This post is part of a series on managing and analyzing graph data. Posts to date include:
- Graph data model basics
- Relationship analytics definition
- Relationship analytics applications
- Analysis of large graphs (this post)
My series on graph data management and analytics got knocked off-stride by our website difficulties. Still, I want to return to one interesting set of issues — analyzing large graphs, specifically ones that don’t fit comfortably into RAM on a single server. By no means do I have the subject figured out. But here are a few notes on the matter.

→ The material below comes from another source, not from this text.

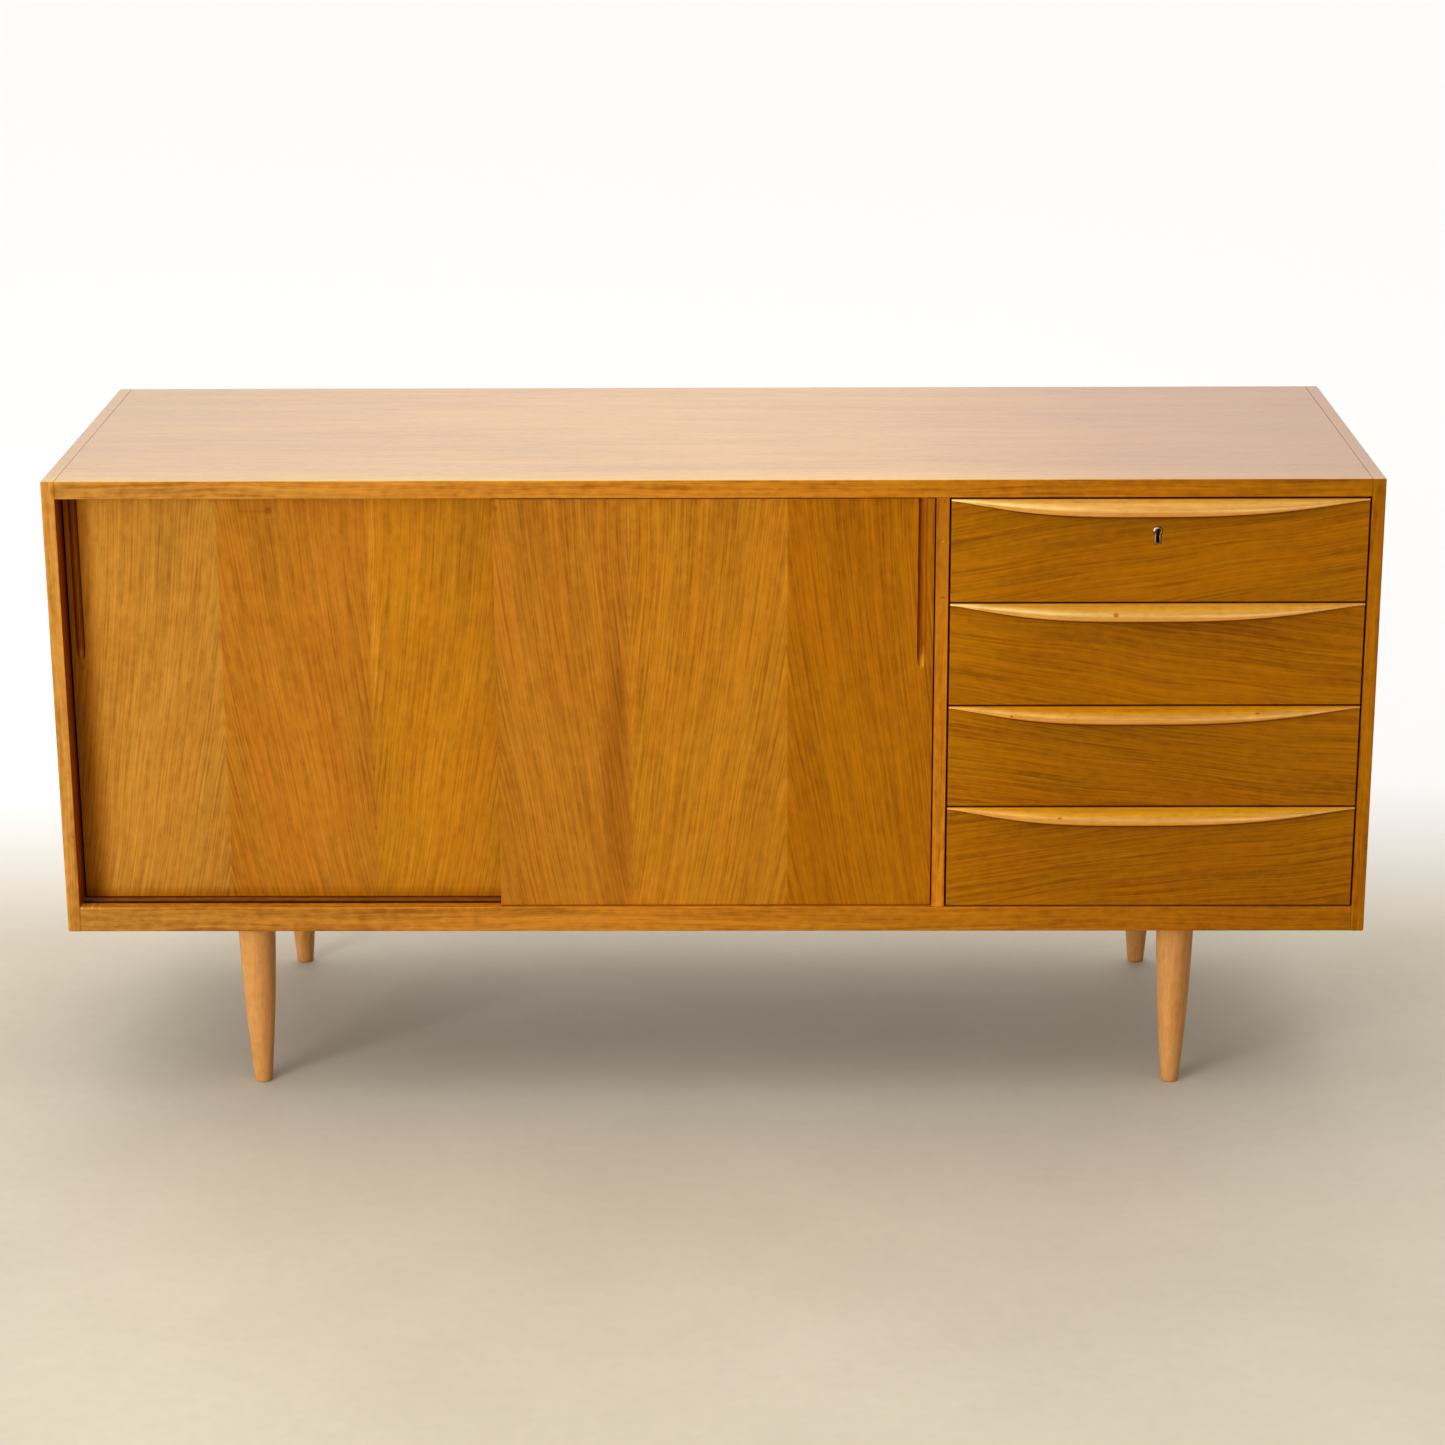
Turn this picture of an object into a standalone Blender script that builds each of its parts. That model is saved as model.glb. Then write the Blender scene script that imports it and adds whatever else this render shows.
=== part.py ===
"""Sideboard buffet: a carcass on four turned legs, with two sliding doors and four drawers.

Metres, +Z up, +X to the right, +Y to the back. The origin is on the floor, under the middle
of the whole piece, drawer pulls included.
"""

import math

import bmesh
import bpy
from mathutils import Matrix, Vector

# Overall sizes
WIDTH = 1.500
CARCASS_DEPTH = 0.509
CARCASS_HEIGHT = 0.535
LEG_HEIGHT = 0.209

# Gaps
JOINT_GAP = 0.0003
REVEAL = 0.0022
OVERCUT = 0.001

# Carcass boards
SIDE_THICK = 0.015
TOP_THICK = 0.0206
BASE_RAIL_HEIGHT = 0.0294
BASE_RAIL_DEPTH = 0.015
BASE_THICK = 0.020
DIVIDER_THICK = 0.0145
DRAWER_BAY = 0.470
OUTER_ROUND = 0.002
ARRIS = 0.0008

# Plywood back in its rebate
BACK_THICK = 0.005
REBATE_DEPTH = 0.006
REBATE_WIDTH = 0.007

# Shelf and its pins
SHELF_THICK = 0.018
SHELF_RISE = 0.236
SHELF_FRONT = 0.058
SHELF_BACK = 0.498
SHELF_SIDE_GAP = 0.0012
PIN_RADIUS = 0.0025
PIN_HOLE_RADIUS = 0.0029
PIN_LENGTH = 0.016
PIN_INSETS = (0.090, 0.460)

# Legs: a shoulder under the batten and a tenon up through it
LEG_X = 0.539
LEG_INSET = 0.056
LEG_TOP_RADIUS = 0.0217
LEG_FOOT_RADIUS = 0.0102
LEG_CURVE = 1.65
LEG_FOOT_ROUND = 0.0022
LEG_RINGS = 10
LEG_SIDES = 24
TENON_RADIUS = 0.0125
TENON_HOLE_RADIUS = 0.0129
TENON_DEPTH = 0.012
BATTEN_WIDTH = 0.070

# Sliding doors, measured back from the carcass front
DOOR_THICK = 0.020
DOOR_WIDTH_RIGHT = 0.4954
DOOR_WIDTH_LEFT = 0.4995
DOOR_FACE_RIGHT = 0.005
DOOR_FACE_LEFT = 0.0353
DOOR_EDGE_RIGHT = 0.0016
DOOR_EDGE_LEFT = 0.002
DOOR_BOTTOM_GAP = 0.0015
DOOR_TOP_GAP = 0.002
TONGUE_BACK = 0.0107
TONGUE_THICK = 0.0083
TONGUE_PLAY = 0.0005
TRACK_DEPTH_BOTTOM = 0.007
TRACK_DEPTH_TOP = 0.0095
TONGUE_RISE = 0.0075

# Finger groove: a cove down the door, whose lower end ramps out to the face
GROOVE_RADIUS = 0.00525
GROOVE_SINK = 0.0008
GROOVE_FOOT = 0.315
GROOVE_RAMP = 0.027
GROOVE_EDGE_RIGHT = 0.01305
GROOVE_EDGE_LEFT = 0.0106
GROOVE_SIDES = 32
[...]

How big can a graph be? That of course depends on:
- The number of nodes. If the nodes of a graph are people, there’s an obvious upper bound on the node count. Even if you include their houses, cars, and so on, you’re probably capped in the range of 10 billion.
- The number of edges. (Even more important than the number of nodes.) If every phone call, email, or text message in the world is an edge, that’s a lot of edges.
- The typical size of a (node, edge, node) triple. I don’t know why you’d have to go much over 100 bytes post-compression*, but maybe I’m overlooking something.
*Even if your graph has 10 billion nodes, those can be tokenized in 34 bits, so the main concern is edges. Edges can include weights, timestamps, and so on, but how many specifics do you really need? At some point you can surely rely on a pointer to full detail stored elsewhere.
The biggest graph-size estimates I’ve gotten are from my clients at Yarcdata, a division of Cray. (“Yarc” is “Cray” spelled backwards.) To my surprise, they suggested that graphs about people could have 1000s of edges per node, whether in:
- An intelligence scenario, perhaps with billions of nodes and hence trillions of edges.
- A telecom user-analysis case, with perhaps 100 million nodes and hence 100s of billions of edges.
Yarcdata further suggested that bioinformatics use cases could have node counts higher yet, characterizing Bio2RDF as one of the “smaller” ones at 22 billion nodes. In these cases, the nodes/edge average seems lower than in people-analysis graphs, but we’re still talking about 100s of billions of edges.
Recalling that relationship analytics boils down to finding paths and subgraphs, the naive relational approach to such tasks would be:
- Store a table with one row per edge.
- Do an (n-1)-way join, where n is the number of edges in the path or subgraph.
In many cases the cardinality of intermediate result sets would be high, and you’d basically be doing a series of full table scans. Those could take a while.
There are various approaches to dealing with this challenge. For example:
- Graph analysis has been around long enough that much of it has surely been done relationally.
- I wrote about some specific relational strategies for graph analysis five years ago.
- A lot of graph analysis these days is being done in Hadoop (or other MapReduce, notably Aster Data’s).
- Objectivity Infinite Graph and Google Pregel emphasize pre-fetching (or pre-shipping) edges that might soon be needed.
- Yarcdata, with its Cray genes, tries to optimize hardware (single RAM image across a cluster, with a whole lot of multithreading) for in-memory Apache Jena performance. Unfortunately, I’m not clear as to which data structure(s) Jena uses.
When trying to figure out which of these techniques is likely to win in the most demanding cases, I run into the key controversy around analytic graph data management — how successfully can graphs be partitioned? Opinions vary widely, with the correct answers in each case surely depending on:
- The topology of the graph.
- The size of the graph.
- The length of the paths that need to be examined.
But in the interest of getting this posted tonight, I’ll leave further discussion of graph partitioning to another time.